*Data shown*.
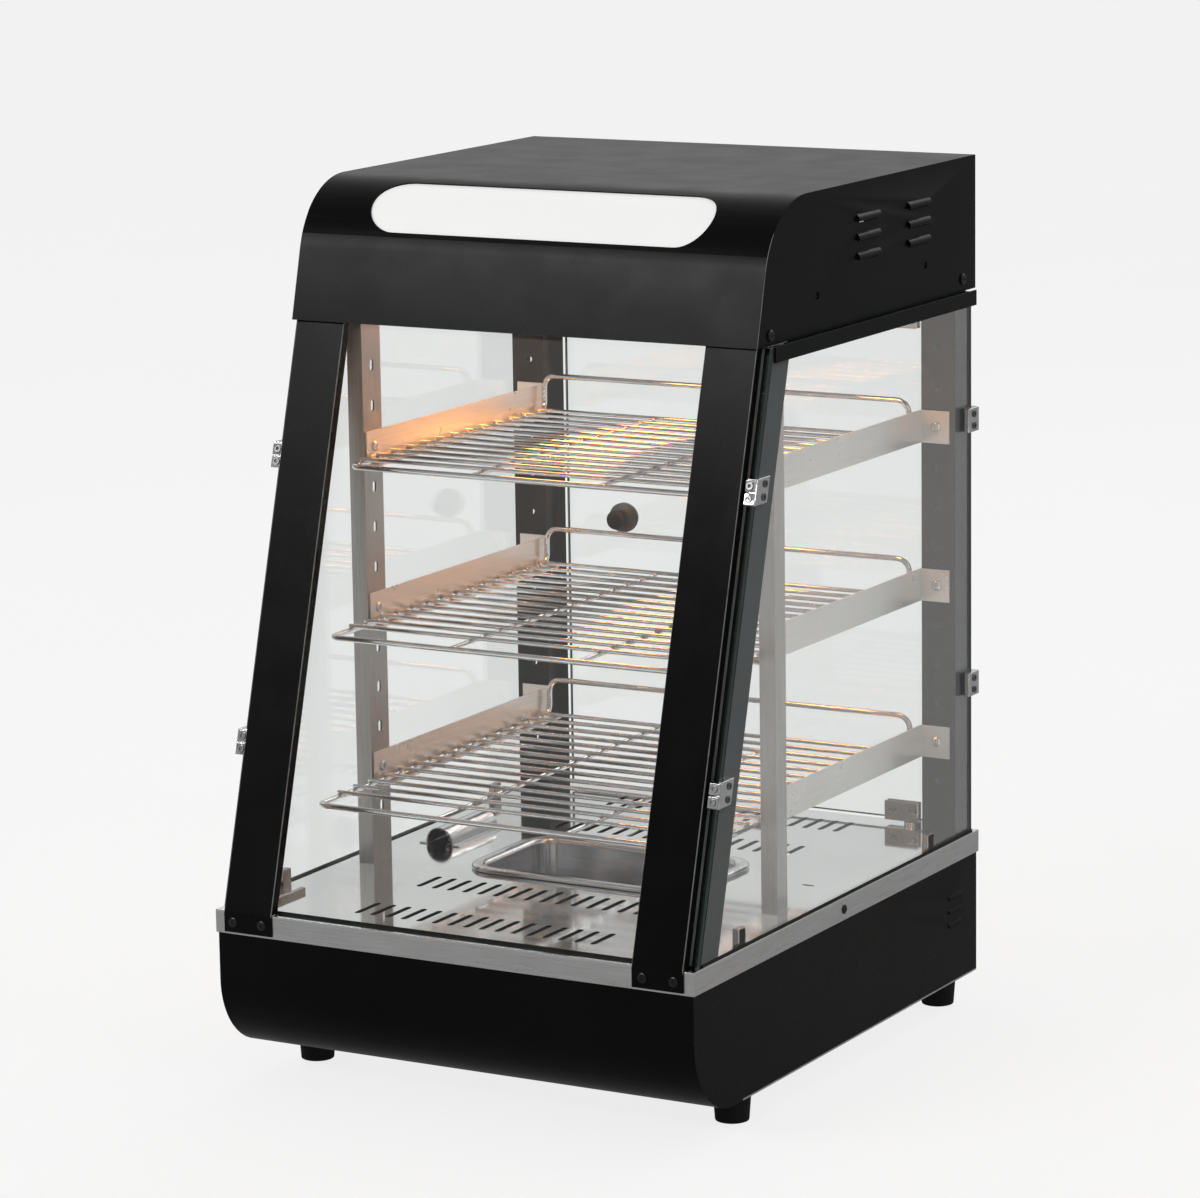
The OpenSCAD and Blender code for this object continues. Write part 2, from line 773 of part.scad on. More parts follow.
module hood_side_right() {
    x = hood_half;
    color([0.12, 0.12, 0.12]) {
        difference() {
            plate_x(x - sheet, x) hood_outline(sheet, hood_z, rear_y - sheet);
            for (y = hood_louvre_y, z = hood_louvre_z) louvre_cut(x, y, z, 34, 4);
            for (p = hood_hole_places) rod_x(x - 3, x + 1, p[0], p[1], 2.6);
            for (p = hood_screw_places) rod_x(x - 3, x + 1, p[0], p[1], 2.05);
            translate([x - 3, -86, 521.5]) rotate([28, 0, 0]) cube([5, 1.6, 12], center = true);
        }
        intersection() {
            for (y = hood_louvre_y, z = hood_louvre_z) louvre_hood(x - 0.1, y, z, 34, 4.4);
            block(x - 0.5, x + 4, -case_d, case_d, 0, case_h);
        }
    }
}

module hood_side_left() { to_left() hood_side_right(); }

module hood_rear_panel() {
    color([0.12, 0.12, 0.12]) difference() {
        block(-hood_half, hood_half, rear_y - sheet, rear_y, hood_z, case_h);
        for (x = [-160, -40, 40, 160]) rod_y(rear_y - 3, rear_y + 1, x, hood_z + 8, 2.05);
        for (i = [-6:6], z = [560, 585]) plate_y(rear_y - 3, rear_y + 1)
            translate([i * 18, z]) slot_2d(14, 4);
    }
}

module ceiling_panel() {
    color([0.72, 0.72, 0.74]) difference() {
        block(-rail_in, rail_in, -99, 205, ceiling_z, ceiling_z + sheet);
        for (s = [-1, 1]) translate([s * 80, 40, ceiling_z - 1])
            linear_extrude(4) round_rect(96, 54, 8);
    }
}

module sign_window() {
    r1 = hood_bend_r - sheet - 0.1;
    color([0.95, 0.95, 0.93]) translate([0, bend_y, bend_z])
        plate_x(-sign_half - 8, sign_half + 8) intersection() {
            difference() {
                circle(r1, $fn = 96);
                circle(r1 - 2, $fn = 96);
            }
            polygon([[0, 0], [-80 * sin(12), 80 * cos(12)],
                     [-90 * sin(40), 90 * cos(40)], [-80 * sin(69), 80 * cos(69)]]);
        }
}

lamp_z = hood_z + 28;
lamp_y = 40;

lamp_cap_r = 7.5;
lamp_cap_end = 150;

// ceramic holder: a cup for the lamp's cap on a short stand
module lamp_holder() {
    z0 = ceiling_z + sheet;
    x = 148;
    difference() {
        union() {
            block(x - 1.5, x + 1.5, lamp_y - 16, lamp_y + 16, z0, lamp_z + 16);
            rod_x(x - 13, x + 13, lamp_y, lamp_z, 13);
        }
        rod_x(x - 14, lamp_cap_end, lamp_y, lamp_z, lamp_cap_r + 0.05);
    }
    block(x - 10, x + 10, lamp_y - 16, lamp_y + 16, z0, z0 + 1.5);
}

module lamp_holders() {
    color([0.88, 0.87, 0.83]) {
        lamp_holder();
        to_left() lamp_holder();
    }
}

module lamp_bulb() {
    rod_x(112, lamp_cap_end, lamp_y, lamp_z, lamp_cap_r);
    rod_x(62, 118, lamp_y, lamp_z, 12);
    translate([62, lamp_y, lamp_z]) sphere(r = 12);
}

module lamp_bulbs() {
    color([1, 0.8, 0.45]) {
        lamp_bulb();
        to_left() lamp_bulb();
    }
}

// black rails under the sides of the hood, and a folded header over the rear door
module top_rails() {
    color([0.1, 0.1, 0.1]) {
        for (s = [-1, 1]) {
            x0 = s > 0 ? rail_in : -hood_half + sheet;
            block(x0, x0 + hood_half - sheet - rail_in, -68.5, 205, header_z, hood_z + 6);
        }
        block(-rail_in, rail_in, rear_post_y, 212, header_z, header_z + sheet);
        for (y = [rear_post_y, 212 - sheet])
            block(-rail_in, rail_in, y, y + sheet, header_z, ceiling_z);
    }
}

// ---------- rear door ----------

module door_pivot_bushes() {
    z_low = deck_z;
    z_high = header_z;
    color([0.55, 0.55, 0.57]) {
        difference() {
            rod_z(z_low, z_low + 2.6, pivot_x, door_y, 7);
            rod_z(z_low + 0.6, z_low + 4, pivot_x, door_y, pin_r + pin_gap);
        }
        difference() {
            rod_z(z_high - 3.6, z_high, pivot_x, door_y, 7);
            rod_z(z_high - 5, z_high - 0.6, pivot_x, door_y, pin_r + pin_gap);
        }
    }
}

module magnet_catch() {
    color([0.2, 0.2, 0.2]) {
        block(-140, -96, door_y - 18, door_y - 5.2, header_z - 9, header_z);
        for (x = [-132, -104]) block(x - 4, x + 4, door_y - 5.2, door_y - 4.4,
                                     header_z - 8, header_z - 2);
    }
}

door_left = -door_w / 2;
door_right = door_w / 2;

module door_glass() {
    color([0.75, 0.9, 0.85, 0.3])
        block(door_left, door_right, door_y - door_t / 2, door_y + door_t / 2, door_z0, door_z1);
}

// chrome pivot clamp round the edge of the door glass, with its pin
module pivot_clamp(z0, pin_z0, pin_z1) {
    difference() {
        block(clamp_x0, clamp_x0 + clamp_w, door_y - clamp_t / 2, door_y + clamp_t / 2,
              z0, z0 + clamp_h);
        block(clamp_x0 - 1, clamp_x0 + clamp_w + 1, door_y - door_t / 2, door_y + door_t / 2,
              door_z0, door_z1);
        clamp_screw_places() translate([0, 0, -3]) cylinder(h = 4, r = 1.45);
    }
    rod_z(pin_z0, pin_z1, pivot_x, door_y, pin_r);
}

// its children at the four screws of the two clamps
module clamp_screw_places() {
    for (z = [door_z0 + 6.5, door_z1 - 6.5], x = [7, 23])
        translate([clamp_x0 + x, door_y - clamp_t / 2, z]) rotate([90, 0, 0]) children();
}

module door_clamps() {
    low = door_z0 - clamp_web;
    high = door_z1 + clamp_web - clamp_h;
    color([0.75, 0.74, 0.72]) {
        pivot_clamp(low, deck_z + 0.9, low + 0.5);
        pivot_clamp(high, door_z1 + clamp_web - 0.5, header_z - 0.9);
    }
}

module door_clamp_screws() {
    color([0.6, 0.6, 0.62]) clamp_screw_places() screw(2.8, 1.2, 1.4, 1.8);
}

// knob on the outside, joined through the glass to a thin inner cap
module door_knob() {
    y1 = door_y + door_t / 2;
    color([0.08, 0.09, 0.09]) {
        rod_y(y1, y1 + 6, knob_x, knob_z, 6);
        rod_y(y1 + 6 - eps, y1 + 13, knob_x, knob_z, 11);
        translate([knob_x, y1 + 13 - eps, knob_z]) rotate([-90, 0, 0])
            cylinder(h = 3, r1 = 11, r2 = 8);
        rod_y(y1 - door_t - 2.5, y1 - door_t, knob_x, knob_z, 7);
    }
}

module strike_plate() {
    color([0.7, 0.7, 0.72]) {
        block(-136, -100, door_y - door_t / 2 - 1, door_y - door_t / 2,
              door_z1 - 12, door_z1 + 0.8);
        block(-136, -100, door_y - door_t / 2 - 1, door_y + door_t / 2 + 1,
              door_z1, door_z1 + 0.8);
        block(-136, -100, door_y + door_t / 2, door_y + door_t / 2 + 1,
              door_z1 - 12, door_z1 + 0.8);
    }
}

// ---------- wire shelves ----------

wire_bend = 9;
support_x = 50;

// a quarter ring of frame wire, centred on the origin, in the X-Y plane
module wire_corner(r) { rotate_extrude(angle = 90) translate([r, 0]) circle(frame_wire_r, $fn = 32); }

// frame wire with turned up backstop, cross wires welded on top, two supports below
module wire_shelf(i) {
    z = bracket_mid(i) - shelf_lift;
    front = shelf_front[i];
    rear = shelf_rear_y;
    top = z + backstop_h;
    cross_z = z + frame_wire_r + cross_wire_r - 0.5;
    low_z = cross_z - 2 * cross_wire_r + 0.5;
    corner = 6;
    color([0.78, 0.78, 0.8]) {
        // front wire, its corners and the side wires
        rod_x(-shelf_half + corner, shelf_half - corner, front, z, frame_wire_r);
        for (s = [-1, 1]) {
            translate([s * (shelf_half - corner), front + corner, z])
                rotate([0, 0, s > 0 ? -90 : 180]) wire_corner(corner);
            rod_y(front + corner, rear - wire_bend, s * shelf_half, z, frame_wire_r);
            // rear of the side wire turns up
            translate([s * shelf_half, rear - wire_bend, z + wire_bend])
                rotate([0, 90, 0]) wire_corner(wire_bend);
            rod_z(z + wire_bend, top - wire_bend, s * shelf_half, rear, frame_wire_r);
            translate([s * (shelf_half - wire_bend), rear, top - wire_bend])
                rotate([90, s > 0 ? 0 : -90, 0]) wire_corner(wire_bend);
        }
        rod_x(-shelf_half + wire_bend, shelf_half - wire_bend, rear, top, frame_wire_r);
        // cross wires
        for (y = [rear - 10 : -wire_pitch : front + 12])
            rod_x(-shelf_half - 1.5, shelf_half + 1.5, y, cross_z, cross_wire_r);
        // long supports under the cross wires
        for (s = [-1, 1])
            rod_y(front, rear - 9, s * support_x, low_z, cross_wire_r + 0.2);
    }
}

module wire_shelf_bottom() { wire_shelf(0); }
module wire_shelf_middle() { wire_shelf(1); }
module wire_shelf_top() { wire_shelf(2); }

// ---------- water pan ----------

module water_pan() {
    w = pan_w - 2 * pan_rim;
    d = pan_d - 2 * pan_rim;
    z_rim = deck_z + pan_gap;
    z_low = z_rim - pan_depth + pan_rim_t;
    color([0.75, 0.75, 0.77]) translate([0, pan_y, 0]) difference() {
        union() {
            translate([0, 0, z_rim]) linear_extrude(pan_rim_t) round_rect(pan_w, pan_d, 22);
            translate([0, 0, z_low]) linear_extrude(z_rim - z_low + eps) round_rect(w, d, 16);
        }
        translate([0, 0, z_low + pan_wall]) linear_extrude(pan_depth)
            round_rect(w - 2 * pan_wall, d - 2 * pan_wall, 15);
    }
}

// ---------- moving controls ----------

module thermostat_dial() {
    y0 = base_rear_y + 0.5;
    y1 = case_d / 2;
    color([0.07, 0.07, 0.07]) difference() {
        union() {
            rod_y(y0, y0 + 3, dial_x, control_z, 19);
            rod_y(y0 + 3 - eps, y1, dial_x, control_z, 15);
            rod_y(base_rear_y - 13, y0 + eps, dial_x, control_z, dial_shaft_r);
        }
        for (a = [0:20:340]) rotate_about_dial(a)
            rod_y(y0 + 3, y1 + 1, dial_x + 16, control_z, 2);
        rotate_about_dial(-90) block(dial_x + 4, dial_x + 14, y1 - 0.8, y1 + 1,
                                    control_z - 0.7, control_z + 0.7);
    }
}

module rotate_about_dial(a) {
    translate([dial_x, 0, control_z]) rotate([0, a, 0]) translate([-dial_x, 0, -control_z])
        children();
}

// seesaw rocker, resting with its upper half pushed in
module rocker(x) {
    rod_x(x - 7, x + 7, rocker_y, control_z, rocker_pin_r);
    translate([x, rocker_y, control_z]) rotate([rocker_tilt, 0, 0])
        plate_x(-rocker_w / 2, rocker_w / 2) polygon([
            [-4, -5], [0, -rocker_h / 2], [4.6, -rocker_h / 2], [3.4, 0],
            [4.6, rocker_h / 2], [0, rocker_h / 2], [-4, 5]]);
}

module power_rocker() { color([0.1, 0.45, 0.15]) rocker(switch_x[0]); }
module light_rocker() { color([0.12, 0.12, 0.12]) rocker(switch_x[1]); }

base_front_wrap();
base_side_left();
base_side_right();
base_rear_panel();
base_bottom_plate();
rubber_feet();
foot_screws();
deck_plate();
heating_element();
heater_brackets();
thermostat_body();
switch_housings();
pilot_lamp();
power_inlet();
inlet_pins();
terminal_block();
probe_guard();
thermostat_probe();
front_post_left();
front_post_right();
rear_post_left();
rear_post_right();
shelf_brackets_left();
shelf_brackets_right();
bracket_screws();
front_glass();
side_glass_left();
side_glass_right();
corner_angle_left();
corner_angle_right();
front_strip_left();
front_strip_right();
black_screws();
glass_clips_left();
glass_clips_right();
clip_screws();
glass_stops();
hood_top_wrap();
hood_side_left();
hood_side_right();
hood_rear_panel();
ceiling_panel();
sign_window();
lamp_holders();
lamp_bulbs();
top_rails();
door_pivot_bushes();
magnet_catch();
door_glass();
door_clamps();
door_clamp_screws();
door_knob();
strike_plate();
wire_shelf_bottom();
wire_shelf_middle();
wire_shelf_top();
water_pan();
thermostat_dial();
power_rocker();
light_rocker();
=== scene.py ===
import json
import math
import bmesh
import bpy
from mathutils import Matrix, Vector

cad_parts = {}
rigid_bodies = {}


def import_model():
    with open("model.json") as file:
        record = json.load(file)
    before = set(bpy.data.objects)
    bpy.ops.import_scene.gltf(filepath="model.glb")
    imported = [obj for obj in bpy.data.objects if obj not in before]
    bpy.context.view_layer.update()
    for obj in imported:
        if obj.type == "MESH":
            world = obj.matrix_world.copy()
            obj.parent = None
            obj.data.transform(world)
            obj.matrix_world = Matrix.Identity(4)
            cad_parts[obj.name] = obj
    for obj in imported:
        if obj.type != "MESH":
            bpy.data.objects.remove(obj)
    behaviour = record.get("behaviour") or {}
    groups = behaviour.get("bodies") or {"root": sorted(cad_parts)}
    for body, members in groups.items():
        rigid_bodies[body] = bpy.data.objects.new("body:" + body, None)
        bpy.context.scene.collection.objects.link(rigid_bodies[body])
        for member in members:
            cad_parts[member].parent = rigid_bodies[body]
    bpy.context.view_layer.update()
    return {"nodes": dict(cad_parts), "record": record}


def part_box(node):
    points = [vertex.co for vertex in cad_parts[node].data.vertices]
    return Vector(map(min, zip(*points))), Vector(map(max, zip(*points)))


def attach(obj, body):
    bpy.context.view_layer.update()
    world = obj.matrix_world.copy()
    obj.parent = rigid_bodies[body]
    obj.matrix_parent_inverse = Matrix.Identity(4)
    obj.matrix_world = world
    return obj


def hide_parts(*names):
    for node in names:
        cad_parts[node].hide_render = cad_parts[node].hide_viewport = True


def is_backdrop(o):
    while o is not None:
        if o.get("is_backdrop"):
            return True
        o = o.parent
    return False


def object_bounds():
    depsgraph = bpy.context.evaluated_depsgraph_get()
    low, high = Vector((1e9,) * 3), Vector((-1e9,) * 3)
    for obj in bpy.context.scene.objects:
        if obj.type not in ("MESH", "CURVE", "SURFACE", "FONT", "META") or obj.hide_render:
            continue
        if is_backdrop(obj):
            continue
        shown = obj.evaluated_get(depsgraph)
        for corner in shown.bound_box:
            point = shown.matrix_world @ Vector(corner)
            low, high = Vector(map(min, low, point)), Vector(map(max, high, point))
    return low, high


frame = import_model()
nodes = frame["nodes"]
record = frame["record"]
body_of = {n: b for b, members in record["behaviour"]["bodies"].items() for n in members}
slot_of = {s["node"]: s["material_slot"] for s in record["subparts"]}
scene = bpy.context.scene
scene.view_settings.view_transform = "Standard"


# ---------------------------------------------------------------- materials

def shader(name):
    """A new material with a Principled shader wired to its output."""
    mat = bpy.data.materials.new(name)
    mat.use_nodes = True
    tree = mat.node_tree
    tree.nodes.clear()
    out = tree.nodes.new("ShaderNodeOutputMaterial")
    bsdf = tree.nodes.new("ShaderNodeBsdfPrincipled")
    tree.links.new(bsdf.outputs["BSDF"], out.inputs["Surface"])
    return mat, tree, bsdf, out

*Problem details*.
Starting at the line that contains "color([0.1, 0.45, 0.15])", set down every line up to and including the line that contains "bpy.context.scene.collection.objects.link(rigid_bodies[body])", exactly as given, and no other line.

*Result*.
module power_rocker() { color([0.1, 0.45, 0.15]) rocker(switch_x[0]); }
module light_rocker() { color([0.12, 0.12, 0.12]) rocker(switch_x[1]); }

base_front_wrap();
base_side_left();
base_side_right();
base_rear_panel();
base_bottom_plate();
rubber_feet();
foot_screws();
deck_plate();
heating_element();
heater_brackets();
thermostat_body();
switch_housings();
pilot_lamp();
power_inlet();
inlet_pins();
terminal_block();
probe_guard();
thermostat_probe();
front_post_left();
front_post_right();
rear_post_left();
rear_post_right();
shelf_brackets_left();
shelf_brackets_right();
bracket_screws();
front_glass();
side_glass_left();
side_glass_right();
corner_angle_left();
corner_angle_right();
front_strip_left();
front_strip_right();
black_screws();
glass_clips_left();
glass_clips_right();
clip_screws();
glass_stops();
hood_top_wrap();
hood_side_left();
hood_side_right();
hood_rear_panel();
ceiling_panel();
sign_window();
lamp_holders();
lamp_bulbs();
top_rails();
door_pivot_bushes();
magnet_catch();
door_glass();
door_clamps();
door_clamp_screws();
door_knob();
strike_plate();
wire_shelf_bottom();
wire_shelf_middle();
wire_shelf_top();
water_pan();
thermostat_dial();
power_rocker();
light_rocker();
=== scene.py ===
import json
import math
import bmesh
import bpy
from mathutils import Matrix, Vector

cad_parts = {}
rigid_bodies = {}


def import_model():
    with open("model.json") as file:
        record = json.load(file)
    before = set(bpy.data.objects)
    bpy.ops.import_scene.gltf(filepath="model.glb")
    imported = [obj for obj in bpy.data.objects if obj not in before]
    bpy.context.view_layer.update()
    for obj in imported:
        if obj.type == "MESH":
            world = obj.matrix_world.copy()
            obj.parent = None
            obj.data.transform(world)
            obj.matrix_world = Matrix.Identity(4)
            cad_parts[obj.name] = obj
    for obj in imported:
        if obj.type != "MESH":
            bpy.data.objects.remove(obj)
    behaviour = record.get("behaviour") or {}
    groups = behaviour.get("bodies") or {"root": sorted(cad_parts)}
    for body, members in groups.items():
        rigid_bodies[body] = bpy.data.objects.new("body:" + body, None)
        bpy.context.scene.collection.objects.link(rigid_bodies[body])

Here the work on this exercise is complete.